Para exemplificar o que estou a afirmar fiz um pequeno exercício de análise e comparação de indicadores entre dois municípios, uma grande e um pequeno, da mesma Região (os números são aproximados, mas a disparidade representa bem o que pretendo demonstrar, embora admita haver outras comparações entre outros municípios que possam provar diferenças menos significativas, desafio a quem quer que seja a fazer esta mesma análise):

Alcochete
Orçamento Anual (aprox.)
20 milhões
Rácios
1.250 € /hab

N.º habitantes (aprox.)
16.000 hab.

50.000 € /func

N.º funcionários (aprox.)
400 funcionários

1 func / 40 hab










Lisboa
Orçamento Anual (aprox.)
1.000 milhões euros

1.770 € / hab

N.º habitantes (aprox.)
564.000 hab.

90.900 € /func

N.º funcionários (aprox.)
11.000 funcionários

1 func / 50 hab

Um município maior não é necessariamente mais eficaz, nem gere melhor os dinheiros públicos, pois dos 3 indicadores escolhidos, valor do orçamento municipal por n.º habitantes e por n.º de funcionários municipais e n.º de funcionários municipais por habitante, só neste último o município maior demonstra ser mais eficaz.

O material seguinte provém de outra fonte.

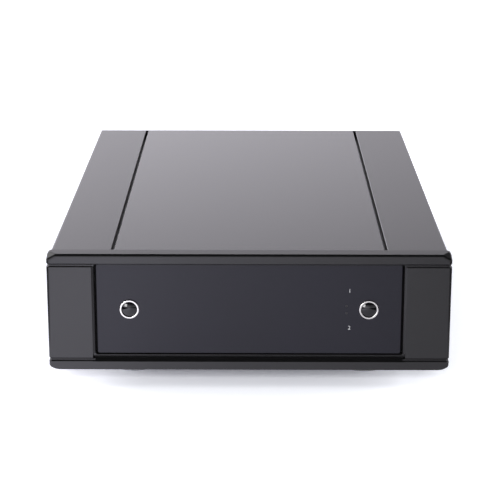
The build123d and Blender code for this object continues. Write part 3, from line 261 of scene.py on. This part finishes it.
finish_of(material("solder_mask", (0.015, 0.11, 0.045), 0.3, mottle=0.25, mottle_size=4 * MM), "main_board",
          "control_board")
finish_of(material("winding_tape", (0.55, 0.32, 0.08), 0.35, mottle=0.2, mottle_size=6 * MM, grain=0.6,
                   grain_size=0.8 * MM), "transformer_winding")
finish_of(material("pad_rubber", (0.03, 0.03, 0.03), 0.8, grain=0.4), "transformer_pads")
finish_of(material("anodised_sink", (0.02, 0.02, 0.02), 0.4, grain=0.3, brushed=2), "heat_sink",
          "regulators")
finish_of(material("blue_wire", (0.03, 0.08, 0.4), 0.4), "mains_leads")
finish_of(material("green_wire", (0.09, 0.38, 0.05), 0.4), "earth_leads")
finish_of(material("red_wire", (0.5, 0.03, 0.02), 0.4), "secondary_leads")
finish_of(material("grey_ribbon", (0.42, 0.42, 0.44), 0.45, mottle=0.08, mottle_size=3 * MM), "ribbon_cable")
finish_of(material("dark_lens", (0.006, 0.006, 0.007), 0.3), "indicator_leds", "light_pipes")
finish_of(material("fuse_glaze", (0.75, 0.74, 0.7), 0.2, mottle=0.04), "fuse")

# --- return springs: copies of the joints' deforming nodes, on the case body in place of the CAD parts ---
for joint in frame["record"]["behaviour"]["joints"]:
    for row in joint.get("deforming_nodes", ()):
        coil = bpy.data.objects.new(row["node"] + "_coil", nodes[row["node"]].data.copy())
        bpy.context.scene.collection.objects.link(coil)
        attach(coil, "case")
        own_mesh(coil)
        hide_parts(row["node"])

# --- printed numerals -----------------------------------------------------------------------------
ink = material("printed_grey", (0.36, 0.36, 0.37), 0.5, mottle=0.08, mottle_size=2 * MM)
INK_THICKNESS = 0.03 * MM       # on either side of the middle of the ink
CAP_SHARE = 0.7                 # of the font's size that a numeral is high


def numeral(name, text, height, spot):
    """Prints text on the front, centred on spot and standing on the surface."""
    curve = bpy.data.curves.new(name, "FONT")
    curve.body = text
    curve.align_x = "CENTER"
    curve.align_y = "CENTER"
    curve.size = height / CAP_SHARE
    curve.extrude = INK_THICKNESS
    draft = bpy.data.objects.new(name, curve)
    bpy.context.scene.collection.objects.link(draft)
    bpy.context.view_layer.update()
    mesh = bpy.data.meshes.new_from_object(draft.evaluated_get(bpy.context.evaluated_depsgraph_get()))
    bpy.data.objects.remove(draft)
    mesh.name = name
    mesh.materials.clear()
    mesh.materials.append(ink)
    label = bpy.data.objects.new(name, mesh)
    bpy.context.scene.collection.objects.link(label)
    label.rotation_euler = Euler((math.radians(90), 0, 0))
    label.location = spot
    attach(label, "case")


ring_low, ring_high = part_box("selector_ring")
LABEL_HEIGHT = 2.1 * MM
LABEL_X = 53.9 * MM
LABEL_RISE = 10.4 * MM
button_z = (ring_low.z + ring_high.z) / 2
for number, side in (("1", 1), ("2", -1)):
    numeral(f"front_numeral_{number}", number, LABEL_HEIGHT,
            (LABEL_X, panel_low.y - INK_THICKNESS, button_z + side * LABEL_RISE))

# --- studio ---------------------------------------------------------------------------------------
BLACK = (0, 0, 0, 1)
WHITE = (1, 1, 1, 1)
FLOOR_SIZE = 12.0
# Tables of (metres from the middle, level) for the floor's painted light and painted reflections: ACROSS
# goes by x, ALONG by y, AROUND by the distance.
# Painted light on the floor for the camera: lighter by the left corner and further from the box, so that the
# shadow stays close to it.
PAINTED_LIGHT_ACROSS = ((-0.32, 0.5), (-0.105, 0.45), (-0.085, 0.25), (-0.06, 0.14), (0.06, 0.14), (0.1, 0.2),
               (0.32, 0.4))
PAINTED_LIGHT_AROUND = ((0.175, 0.0), (0.27, 0.4), (1.0, 0.4), (1.8, 0.8))
PAPER = (0.91, 0.93, 0.96, 1)
# Painted reflection: mirror rays find the paper this much darker than the camera does.
PAINTED_DIM_PAPER = (0.52, 0.51, 0.55, 1)
PAINTED_LIGHT_TINT = (1.0, 0.985, 1.15, 1)
MIRROR_TINT = (1.0, 0.97, 1.05, 1)
# Painted dark reflection: mirror rays find the paper black beside and ahead of the box's front corners.
DARK_REFLECTION_ACROSS = ((-0.2, 1.0), (-0.165, 0.0), (0.165, 0.0), (0.2, 1.0))
DARK_REFLECTION_ALONG = ((-0.15, 1.0), (-0.11, 0.0))
# Painted pool of light on the floor, seen only by mirror rays: a painted reflection on the box's front,
# lighter on the left.
PAINTED_POOL_ACROSS = ((-0.32, 0.0), (-0.2, 0.0), (-0.165, 1.8), (-0.086, 1.55), (-0.051, 0.95), (0.0, 0.65), (0.096, 0.3),
        (0.165, 0.22), (0.2, 0.0), (0.32, 0.0))
PAINTED_POOL_ALONG = ((-0.9, 0.0), (-0.7, 1.4), (-0.42, 1.4), (-0.3, 1.05), (-0.2, 0.9), (-0.13, 1.1), (-0.09, 0.0))


def make_floor():
    """White paper that keeps the shadow; mirror rays find it painted darker, with a painted pool of light
    ahead of the box.

    The camera sees painted light added to it, so that the lit paper is white, and lighter by the left corner
    and further from the box. Mirror rays find the paper painted black by the front corners, a painted dark
    reflection.
    """
    mesh = bpy.data.meshes.new("floor")
    half = FLOOR_SIZE / 2
    mesh.from_pydata([(-half, -half, 0), (half, -half, 0), (half, half, 0), (-half, half, 0)], [],
                     [(0, 1, 2, 3)])
    floor = bpy.data.objects.new("floor", mesh)
    bpy.context.scene.collection.objects.link(floor)
    paper = bpy.data.materials.new("white_paper")
    paper.use_nodes = True
    tree = paper.node_tree
    tree.nodes.remove(tree.nodes["Principled BSDF"])
    path = tree.nodes.new("ShaderNodeLightPath").outputs
    place = tree.nodes.new("ShaderNodeTexCoord").outputs["Object"]
    spot = parts_of(tree, place)

    # Painted dark reflection by the front corners, seen only by mirror rays.
    painted_dark_reflection = maths(tree, "MULTIPLY", levels(tree, spot["X"], DARK_REFLECTION_ACROSS), levels(tree, spot["Y"], DARK_REFLECTION_ALONG))
    # Paper as mirror rays find it: painted darker, and painted black by the front corners.
    painted_mirror_paper = mix(tree, "RGBA", painted_dark_reflection, PAINTED_DIM_PAPER, BLACK)
    lit = tree.nodes.new("ShaderNodeBsdfDiffuse")
    tree.links.new(mix(tree, "RGBA", path["Is Glossy Ray"], PAPER, painted_mirror_paper), lit.inputs["Color"])

    # Painted pool of light, seen only by mirror rays as a painted reflection.
    pool = maths(tree, "MULTIPLY", levels(tree, spot["Y"], PAINTED_POOL_ALONG), levels(tree, spot["X"], PAINTED_POOL_ACROSS))
    painted_reflection_light = maths(tree, "MULTIPLY", path["Is Glossy Ray"], pool)
    far = vector_maths(tree, "LENGTH", place)
    # Painted light for the camera, stronger by the left corner and away from the box.
    painted_floor_light = maths(tree, "ADD", levels(tree, spot["X"], PAINTED_LIGHT_ACROSS), levels(tree, far, PAINTED_LIGHT_AROUND))
    # Emission that carries the floor's painted light and its painted reflection light.
    painted_glow = tree.nodes.new("ShaderNodeEmission")
    painted_glow.inputs["Color"].default_value = PAINTED_LIGHT_TINT
    tree.links.new(maths(tree, "MULTIPLY_ADD", path["Is Camera Ray"], painted_floor_light, painted_reflection_light),
                   painted_glow.inputs["Strength"])

    both = tree.nodes.new("ShaderNodeAddShader")
    tree.links.new(lit.outputs["BSDF"], both.inputs[0])
    tree.links.new(painted_glow.outputs["Emission"], both.inputs[1])
    tree.links.new(both.outputs["Shader"], tree.nodes["Material Output"].inputs["Surface"])
    mesh.materials.append(paper)


make_floor()


HORIZON = 1.8
HORIZON_RISE = (8, 27)          # degrees over which it fades
OVERHEAD = 0.008
LEAN = (1.5, 0.55)              # brighter on the left than on the right
LEAN_REACH = 0.3
WORLD_LIGHT = 0.45


def make_world():
    """Plain grey light behind a white camera view; mirror rays find a bright horizon and dark overhead."""
    world = bpy.data.worlds.new("studio")
    bpy.context.scene.world = world
    world.use_nodes = True
    tree = world.node_tree
    background = tree.nodes["Background"]
    path = tree.nodes.new("ShaderNodeLightPath").outputs
    way = parts_of(tree, tree.nodes.new("ShaderNodeTexCoord").outputs["Generated"])

    rise = [math.sin(math.radians(angle)) for angle in HORIZON_RISE]
    fade = ranged(tree, way["Z"], rise[0], rise[1], HORIZON, OVERHEAD)
    lean = ranged(tree, way["X"], -LEAN_REACH, LEAN_REACH, LEAN[0], LEAN[1])
    mirrored = maths(tree, "MULTIPLY", fade, lean)
    light = mix(tree, "FLOAT", path["Is Glossy Ray"], WORLD_LIGHT, mirrored)
    tree.links.new(mix(tree, "FLOAT", path["Is Camera Ray"], light, 1.0), background.inputs["Strength"])
    tree.links.new(mix(tree, "RGBA", path["Is Glossy Ray"], WHITE, MIRROR_TINT), background.inputs["Color"])


make_world()


def softbox(name, place, target, size, power, glossy=False, only=()):
    """Area lamp on diffuse surfaces, or seen only in gloss; only names the nodes that it reaches."""
    lamp = bpy.data.lights.new(name, "AREA")
    lamp.shape = "RECTANGLE"
    lamp.size, lamp.size_y = size
    lamp.energy = power
    holder = bpy.data.objects.new(name, lamp)
    bpy.context.scene.collection.objects.link(holder)
    holder.location = place
    holder.rotation_euler = (Vector(target) - Vector(place)).to_track_quat("-Z", "Y").to_euler()
    holder.visible_glossy = glossy
    holder.visible_diffuse = not glossy
    if only:
        reached = bpy.data.collections.new(name)
        for node in only:
            reached.objects.link(nodes[node])
        holder.light_linking.receiver_collection = reached


softbox("front", (0, -1.7, 0.72), (0, -0.15, 0), (1.8, 0.5), 34)
softbox("key", (-0.8, -1.35, 0.45), (0, -0.15, 0.04), (0.5, 0.5), 12, glossy=True,
        only=("power_button", "selector_button", "power_ring", "selector_ring"))
softbox("corner", (-0.77, 0.62, 0.86), (-0.105, -0.16, 0.075), (0.5, 0.5), 1.7, glossy=True)
softbox("left", (-1.2, 0.0, 0.3), (-0.1, -0.05, 0), (0.8, 0.4), 14)
softbox("right", (1.2, -0.05, 0.35), (0.1, 0.05, 0), (0.8, 0.4), 14)

# --- camera ---------------------------------------------------------------------------------------
SENSOR = 36.0
IMAGE_WIDTH = 500
FOCAL_PIXELS = 1677.2
EYE_FROM_BEZEL = Vector((2.6, -853.0, 314.8)) * MM     # from the middle of the bezel's lower front edge
EYE_PITCH = 16.173
EYE_YAW = 0.173
EYE_ROLL = -0.096
bezel_low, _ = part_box("front_bezel")
camera = bpy.data.objects.new("camera", bpy.data.cameras.new("camera"))
bpy.context.scene.collection.objects.link(camera)
camera.data.sensor_width = SENSOR
camera.data.lens = FOCAL_PIXELS / IMAGE_WIDTH * SENSOR
camera.data.clip_end = 50
camera.location = Vector((0, bezel_low.y, bezel_low.z)) + EYE_FROM_BEZEL
camera.rotation_euler = (math.radians(90 - EYE_PITCH), math.radians(EYE_ROLL), math.radians(EYE_YAW))
bpy.context.scene.camera = camera
bpy.context.scene.view_settings.view_transform = "Standard"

Aliás o último indicador vem entroncar numa segunda questão, a teoria de que o país tem muitas freguesias e que há que acabar com tantas freguesias, pois isto significa um desmultiplicar de funcionários incomportável para o nosso Orçamento, ora verificamos que com os orçamentos disponíveis, as nossas Juntas de Freguesia fazem verdadeiros milagres, e deixo mais um exemplo (contas aproximadas),

 
Uma Junta de Freguesia de pequena dimensão para digamos uma aldeia de 300 habitantes terá um presidente da Junta em regime de «Não Permanência» mais 2~3 funcionários, o que dá uma média de 1 funcionário / 75 habitantes (veja-se os exemplos acima), sabemos também que os funcionários da Junta representam menos custos de pessoal que os das Câmaras pois há muito menos técnicos superiores e outros cargos intermédios da administração pública, e que o Presidente da Junta «não permanente» ganha muito menos que outros autarcas, logo feitas as contas podemos admitir um custo médio mensal, no exemplo que citei, de cerca de 2.000 € e anual de cerca de 30.000 €, ou seja um custo anual de 100 € / habitante (ou seja 1 décimo do rácio orçamental municipal).

Se aplicarmos à Junta de Freguesia um rácio orçamental de 400 € / habitante (mesmo assim 1/3 do rácio municipal) facilmente iríamos concluir que para uma população de 300 habitantes um Orçamento equilibrado para uma Junta de Freguesia representaria cerca de 120.000 €, que se descontarmos os 30.000 € de recursos humanos daria cerca de 90.000 € para investimentos e outras despesas, e nós sabemos que em Portugal nenhuma Junta de Freguesia para 300 habitantes tem um orçamento assim tão elevado, por isso pergunto, ainda há quem acredite que é por causa das nossas Juntas de Freguesia que as Finanças do estado estão de rastos, duvido?

Há quem nos Gabinetes de Lisboa não ligue nada à importância dos municípios e das freguesias e que ache que todo o dinheiro gasto a mais de 50 km de Lisboa é um puro desperdício de dinheiro, bem talvez seja melhor transformar o resto do país num parque de diversões ou num Museu de História Natural para os Turistas estrangeiros e Tecnocratas feitos turistas de fim-de-semana visitarem de vez em quando …

Há claro uma questão muito mais importante que a questão económica … querer substituir um Presidente de Junta ou de Câmara que conhece todos ou quase todos os seus concidadãos por um funcionário num Gabinete ou um Delegado Municipal que se possível for ainda nos olha de lado, não muito Obrigado!